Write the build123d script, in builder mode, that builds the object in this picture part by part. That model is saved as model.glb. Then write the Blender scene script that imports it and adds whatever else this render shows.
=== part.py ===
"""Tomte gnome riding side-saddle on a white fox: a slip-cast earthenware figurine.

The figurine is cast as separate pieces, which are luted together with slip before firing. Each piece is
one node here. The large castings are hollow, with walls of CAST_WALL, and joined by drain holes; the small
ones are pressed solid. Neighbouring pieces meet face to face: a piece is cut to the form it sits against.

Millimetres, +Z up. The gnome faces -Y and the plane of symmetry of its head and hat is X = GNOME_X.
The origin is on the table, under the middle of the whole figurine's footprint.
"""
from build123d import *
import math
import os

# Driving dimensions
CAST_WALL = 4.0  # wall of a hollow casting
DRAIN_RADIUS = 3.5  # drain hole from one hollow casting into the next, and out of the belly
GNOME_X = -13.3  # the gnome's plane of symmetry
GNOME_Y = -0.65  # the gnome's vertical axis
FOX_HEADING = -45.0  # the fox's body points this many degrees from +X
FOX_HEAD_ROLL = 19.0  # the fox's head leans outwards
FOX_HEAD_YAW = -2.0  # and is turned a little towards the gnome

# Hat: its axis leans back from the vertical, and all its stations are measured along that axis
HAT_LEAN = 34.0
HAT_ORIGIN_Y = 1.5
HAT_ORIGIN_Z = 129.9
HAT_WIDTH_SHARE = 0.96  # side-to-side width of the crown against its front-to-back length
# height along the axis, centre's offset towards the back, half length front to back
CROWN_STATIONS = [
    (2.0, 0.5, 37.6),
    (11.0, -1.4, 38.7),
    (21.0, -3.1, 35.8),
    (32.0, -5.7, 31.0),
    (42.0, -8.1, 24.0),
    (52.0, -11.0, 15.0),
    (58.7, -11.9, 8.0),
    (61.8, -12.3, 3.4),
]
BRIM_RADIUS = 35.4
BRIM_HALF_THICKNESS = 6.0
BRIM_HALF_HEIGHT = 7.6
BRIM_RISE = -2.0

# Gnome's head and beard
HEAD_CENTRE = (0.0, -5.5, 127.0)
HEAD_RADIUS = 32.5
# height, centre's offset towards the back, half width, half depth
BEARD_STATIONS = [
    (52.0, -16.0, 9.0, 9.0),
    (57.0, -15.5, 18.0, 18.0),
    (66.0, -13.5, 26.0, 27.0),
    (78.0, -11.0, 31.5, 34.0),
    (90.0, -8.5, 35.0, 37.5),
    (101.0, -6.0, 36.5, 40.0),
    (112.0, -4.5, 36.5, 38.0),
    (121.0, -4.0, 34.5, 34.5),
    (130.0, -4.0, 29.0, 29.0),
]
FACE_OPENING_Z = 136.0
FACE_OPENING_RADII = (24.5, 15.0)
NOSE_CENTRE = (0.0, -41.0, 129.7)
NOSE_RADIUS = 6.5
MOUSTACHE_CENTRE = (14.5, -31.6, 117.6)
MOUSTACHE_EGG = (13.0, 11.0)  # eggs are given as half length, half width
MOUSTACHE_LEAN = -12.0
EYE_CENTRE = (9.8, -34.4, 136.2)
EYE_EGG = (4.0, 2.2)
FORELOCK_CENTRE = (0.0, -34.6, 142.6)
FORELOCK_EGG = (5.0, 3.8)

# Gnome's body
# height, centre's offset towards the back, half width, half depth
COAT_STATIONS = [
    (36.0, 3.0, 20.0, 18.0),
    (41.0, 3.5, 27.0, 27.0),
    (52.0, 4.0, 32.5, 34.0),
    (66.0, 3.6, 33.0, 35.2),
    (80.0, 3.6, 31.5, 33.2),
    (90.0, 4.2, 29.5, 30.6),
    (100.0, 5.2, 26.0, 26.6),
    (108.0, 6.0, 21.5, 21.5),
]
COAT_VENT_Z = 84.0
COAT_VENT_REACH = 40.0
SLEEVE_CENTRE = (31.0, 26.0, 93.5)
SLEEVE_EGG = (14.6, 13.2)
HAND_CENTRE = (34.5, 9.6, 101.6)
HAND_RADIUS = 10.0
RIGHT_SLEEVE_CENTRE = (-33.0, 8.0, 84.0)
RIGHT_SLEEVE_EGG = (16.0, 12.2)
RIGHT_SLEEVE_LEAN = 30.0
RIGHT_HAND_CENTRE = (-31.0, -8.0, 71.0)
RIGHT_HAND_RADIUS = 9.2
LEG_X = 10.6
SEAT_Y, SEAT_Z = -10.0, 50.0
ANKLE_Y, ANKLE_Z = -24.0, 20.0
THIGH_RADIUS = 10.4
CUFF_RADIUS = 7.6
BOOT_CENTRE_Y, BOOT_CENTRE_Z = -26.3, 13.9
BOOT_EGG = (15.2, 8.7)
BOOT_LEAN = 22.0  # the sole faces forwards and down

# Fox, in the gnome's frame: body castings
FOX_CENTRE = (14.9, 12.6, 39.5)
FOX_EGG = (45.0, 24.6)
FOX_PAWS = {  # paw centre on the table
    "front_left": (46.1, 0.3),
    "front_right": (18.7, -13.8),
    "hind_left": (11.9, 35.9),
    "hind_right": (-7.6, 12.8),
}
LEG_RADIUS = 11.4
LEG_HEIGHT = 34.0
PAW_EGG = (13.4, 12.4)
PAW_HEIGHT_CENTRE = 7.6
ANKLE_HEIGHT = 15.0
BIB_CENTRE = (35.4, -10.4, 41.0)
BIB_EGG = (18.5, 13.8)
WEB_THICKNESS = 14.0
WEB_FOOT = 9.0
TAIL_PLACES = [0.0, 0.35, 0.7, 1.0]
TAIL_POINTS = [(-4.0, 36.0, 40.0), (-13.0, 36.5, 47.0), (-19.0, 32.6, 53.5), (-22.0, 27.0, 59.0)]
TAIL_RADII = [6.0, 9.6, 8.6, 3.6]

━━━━

- DIRECTIVE -
Repeat the whole listing exactly, keeping every line intact.

- TASK RESPONSE -
Write the build123d script, in builder mode, that builds the object in this picture part by part. That model is saved as model.glb. Then write the Blender scene script that imports it and adds whatever else this render shows.
=== part.py ===
"""Tomte gnome riding side-saddle on a white fox: a slip-cast earthenware figurine.

The figurine is cast as separate pieces, which are luted together with slip before firing. Each piece is
one node here. The large castings are hollow, with walls of CAST_WALL, and joined by drain holes; the small
ones are pressed solid. Neighbouring pieces meet face to face: a piece is cut to the form it sits against.

Millimetres, +Z up. The gnome faces -Y and the plane of symmetry of its head and hat is X = GNOME_X.
The origin is on the table, under the middle of the whole figurine's footprint.
"""
from build123d import *
import math
import os

# Driving dimensions
CAST_WALL = 4.0  # wall of a hollow casting
DRAIN_RADIUS = 3.5  # drain hole from one hollow casting into the next, and out of the belly
GNOME_X = -13.3  # the gnome's plane of symmetry
GNOME_Y = -0.65  # the gnome's vertical axis
FOX_HEADING = -45.0  # the fox's body points this many degrees from +X
FOX_HEAD_ROLL = 19.0  # the fox's head leans outwards
FOX_HEAD_YAW = -2.0  # and is turned a little towards the gnome

# Hat: its axis leans back from the vertical, and all its stations are measured along that axis
HAT_LEAN = 34.0
HAT_ORIGIN_Y = 1.5
HAT_ORIGIN_Z = 129.9
HAT_WIDTH_SHARE = 0.96  # side-to-side width of the crown against its front-to-back length
# height along the axis, centre's offset towards the back, half length front to back
CROWN_STATIONS = [
    (2.0, 0.5, 37.6),
    (11.0, -1.4, 38.7),
    (21.0, -3.1, 35.8),
    (32.0, -5.7, 31.0),
    (42.0, -8.1, 24.0),
    (52.0, -11.0, 15.0),
    (58.7, -11.9, 8.0),
    (61.8, -12.3, 3.4),
]
BRIM_RADIUS = 35.4
BRIM_HALF_THICKNESS = 6.0
BRIM_HALF_HEIGHT = 7.6
BRIM_RISE = -2.0

# Gnome's head and beard
HEAD_CENTRE = (0.0, -5.5, 127.0)
HEAD_RADIUS = 32.5
# height, centre's offset towards the back, half width, half depth
BEARD_STATIONS = [
    (52.0, -16.0, 9.0, 9.0),
    (57.0, -15.5, 18.0, 18.0),
    (66.0, -13.5, 26.0, 27.0),
    (78.0, -11.0, 31.5, 34.0),
    (90.0, -8.5, 35.0, 37.5),
    (101.0, -6.0, 36.5, 40.0),
    (112.0, -4.5, 36.5, 38.0),
    (121.0, -4.0, 34.5, 34.5),
    (130.0, -4.0, 29.0, 29.0),
]
FACE_OPENING_Z = 136.0
FACE_OPENING_RADII = (24.5, 15.0)
NOSE_CENTRE = (0.0, -41.0, 129.7)
NOSE_RADIUS = 6.5
MOUSTACHE_CENTRE = (14.5, -31.6, 117.6)
MOUSTACHE_EGG = (13.0, 11.0)  # eggs are given as half length, half width
MOUSTACHE_LEAN = -12.0
EYE_CENTRE = (9.8, -34.4, 136.2)
EYE_EGG = (4.0, 2.2)
FORELOCK_CENTRE = (0.0, -34.6, 142.6)
FORELOCK_EGG = (5.0, 3.8)

# Gnome's body
# height, centre's offset towards the back, half width, half depth
COAT_STATIONS = [
    (36.0, 3.0, 20.0, 18.0),
    (41.0, 3.5, 27.0, 27.0),
    (52.0, 4.0, 32.5, 34.0),
    (66.0, 3.6, 33.0, 35.2),
    (80.0, 3.6, 31.5, 33.2),
    (90.0, 4.2, 29.5, 30.6),
    (100.0, 5.2, 26.0, 26.6),
    (108.0, 6.0, 21.5, 21.5),
]
COAT_VENT_Z = 84.0
COAT_VENT_REACH = 40.0
SLEEVE_CENTRE = (31.0, 26.0, 93.5)
SLEEVE_EGG = (14.6, 13.2)
HAND_CENTRE = (34.5, 9.6, 101.6)
HAND_RADIUS = 10.0
RIGHT_SLEEVE_CENTRE = (-33.0, 8.0, 84.0)
RIGHT_SLEEVE_EGG = (16.0, 12.2)
RIGHT_SLEEVE_LEAN = 30.0
RIGHT_HAND_CENTRE = (-31.0, -8.0, 71.0)
RIGHT_HAND_RADIUS = 9.2
LEG_X = 10.6
SEAT_Y, SEAT_Z = -10.0, 50.0
ANKLE_Y, ANKLE_Z = -24.0, 20.0
THIGH_RADIUS = 10.4
CUFF_RADIUS = 7.6
BOOT_CENTRE_Y, BOOT_CENTRE_Z = -26.3, 13.9
BOOT_EGG = (15.2, 8.7)
BOOT_LEAN = 22.0  # the sole faces forwards and down

# Fox, in the gnome's frame: body castings
FOX_CENTRE = (14.9, 12.6, 39.5)
FOX_EGG = (45.0, 24.6)
FOX_PAWS = {  # paw centre on the table
    "front_left": (46.1, 0.3),
    "front_right": (18.7, -13.8),
    "hind_left": (11.9, 35.9),
    "hind_right": (-7.6, 12.8),
}
LEG_RADIUS = 11.4
LEG_HEIGHT = 34.0
PAW_EGG = (13.4, 12.4)
PAW_HEIGHT_CENTRE = 7.6
ANKLE_HEIGHT = 15.0
BIB_CENTRE = (35.4, -10.4, 41.0)
BIB_EGG = (18.5, 13.8)
WEB_THICKNESS = 14.0
WEB_FOOT = 9.0
TAIL_PLACES = [0.0, 0.35, 0.7, 1.0]
TAIL_POINTS = [(-4.0, 36.0, 40.0), (-13.0, 36.5, 47.0), (-19.0, 32.6, 53.5), (-22.0, 27.0, 59.0)]
TAIL_RADII = [6.0, 9.6, 8.6, 3.6]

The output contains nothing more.